Show all lines holding the string "from".

→ **Recorded information**
________________________
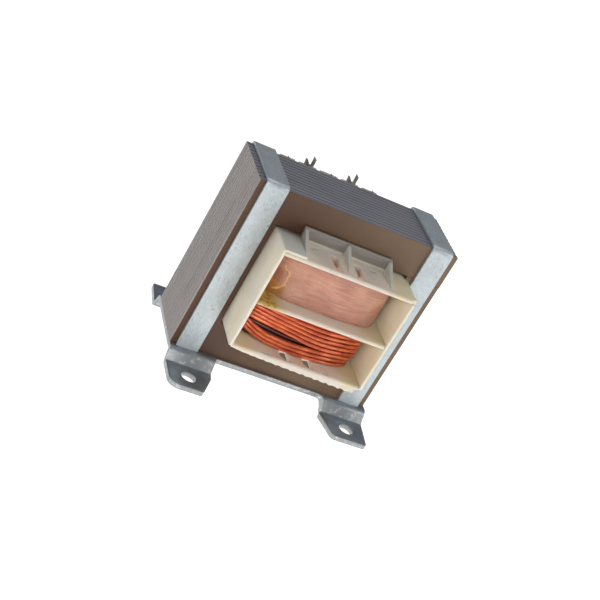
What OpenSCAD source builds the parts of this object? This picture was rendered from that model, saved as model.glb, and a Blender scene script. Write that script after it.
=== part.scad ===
// Chassis transformer: an interleaved E and I core under two clamp straps, on a plate with four
// joggled feet, round a two-chamber bobbin with a thick and a fine winding.
// X runs across the front, Y to the back and Z up. The origin is the middle of the four
// mounting holes, on the face that the feet stand on.

/* [Core] */
// Width of the lamination stack, three limbs wide
stack_w = 66; // [64:0.5:70]
// Height of the lamination stack
stack_h = 57; // [54:0.5:60]
// Width of an outer limb, of a yoke and of a window
limb_w = 11; // [10.5:0.1:11.5]
// Thickness of one sheet
sheet_t = 0.5; // [0.35:0.05:0.65]
// Sheets that face the same way before the order is turned
pack_sheets = 4; // [2:1:6]
// Number of packs, turned about one after the other
packs = 12; // [8:2:14]
// How far single sheets stand out of line
stagger = 0.12; // [0.04:0.02:0.2]

/* [Base plate] */
// Sheet thickness of the plate
plate_t = 1.5; // [1:0.1:2]
// Width of the plate
plate_w = 66.4; // [64:0.2:72]
// Drop from the plate to the feet
joggle = 3.8; // [3:0.1:6]
// Hole spacing across
hole_pitch_x = 53; // [50:0.5:56]
// Hole spacing from front to back
hole_pitch_y = 42.8; // [41:0.2:46]
// Diameter of a mounting hole, for an M4 screw
hole_d = 4.8; // [4.2:0.1:5.5]

/* [Straps] */
// Width of a clamp strap
strap_w = 7; // [5:0.5:9]
// Thickness of a clamp strap
strap_t = 1; // [0.8:0.1:1.2]
// Distance from the side of the stack to a strap
strap_inset = 2; // [1:0.5:3]

/* [Bobbin] */
// How far the flanges stand out of the front and back of the core
flange_reach = 13.4; // [12:0.2:16]
// Thickness of a flange
flange_t = 1.4; // [1:0.1:1.8]
// Height of the lower chamber
lower_h = 14; // [12:0.5:16]
// Wall of the tube round the middle limb
tube_wall = 1.2; // [0.8:0.1:1.5]
// Thickness of the side shields
shield_t = 0.8; // [0.5:0.1:1]

/* [Windings] */
// Diameter of the thick enamelled wire
thick_wire = 1.22; // [1:0.02:1.25]
// Turns of thick wire side by side
thick_turns = 11; // [9:1:11]
// Diameter of the fine enamelled wire
fine_wire = 0.36; // [0.2:0.02:0.5]
// How far the thick winding stands out of the front of the core
thick_reach = 8.8; // [7:0.1:9]
// How far the fine winding stands out of the front of the core
fine_reach = 8; // [6:0.1:8.6]

/* [Lugs] */
// Spacing of the solder lugs
lug_pitch = 7.5; // [7:0.1:8]
// Width of a lug
lug_w = 3.4; // [3:0.1:4]
// Thickness of a lug
lug_t = 0.6; // [0.5:0.05:0.8]

/* [Hidden] */
$fn = 96;
eps = 0.01;

// Core: the stack stands on the plate, a little to the left of the middle of the holes
stack_d = packs * pack_sheets * sheet_t;
front = -stack_d / 2;
stack_z = plate_t + joggle;
stack_shift = -0.4;
core_gap = 0.2;
e_height = stack_h - limb_w;
window_h = stack_h - 2 * limb_w;
// one leg in the fifth pack has sprung away from its neighbour
split_pack = 4;
split_w = 0.16;
split_depth = 1.2;

// Plate: bends of the joggle, with the radius on the inside of each bend
bend_r = 0.5;
bend_angle = 65;
bend_steps = 8;
plate_front = front - strap_t;
mid_r = bend_r + plate_t / 2;
slope_len = (joggle - 2 * mid_r * (1 - cos(bend_angle))) / sin(bend_angle);
foot_start = plate_front - 2 * mid_r * sin(bend_angle) - slope_len * cos(bend_angle);
foot_end = -hole_pitch_y / 2 - 5.8;
plate_side = plate_w / 2;
// widths of the round-cornered foot at the plate, half way out and at its end
round_root = 15;
round_pad = 14.3;
round_tip = 10.8;
round_corner = 3.5;
// widths of the other foot at its neck, past the joggle and at its end
neck_w = 14.3;
broad_pad = 15.3;
broad_tip = 12.6;
outer_slant = 0.9;
neck_fillet = 3;
edge_corner = 0.8;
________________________
→ **The completed task**
What OpenSCAD source builds the parts of this object? This picture was rendered from that model, saved as model.glb, and a Blender scene script. Write that script after it.
// Drop from the plate to the feet
// Hole spacing from front to back
// Distance from the side of the stack to a strap
// one leg in the fifth pack has sprung away from its neighbour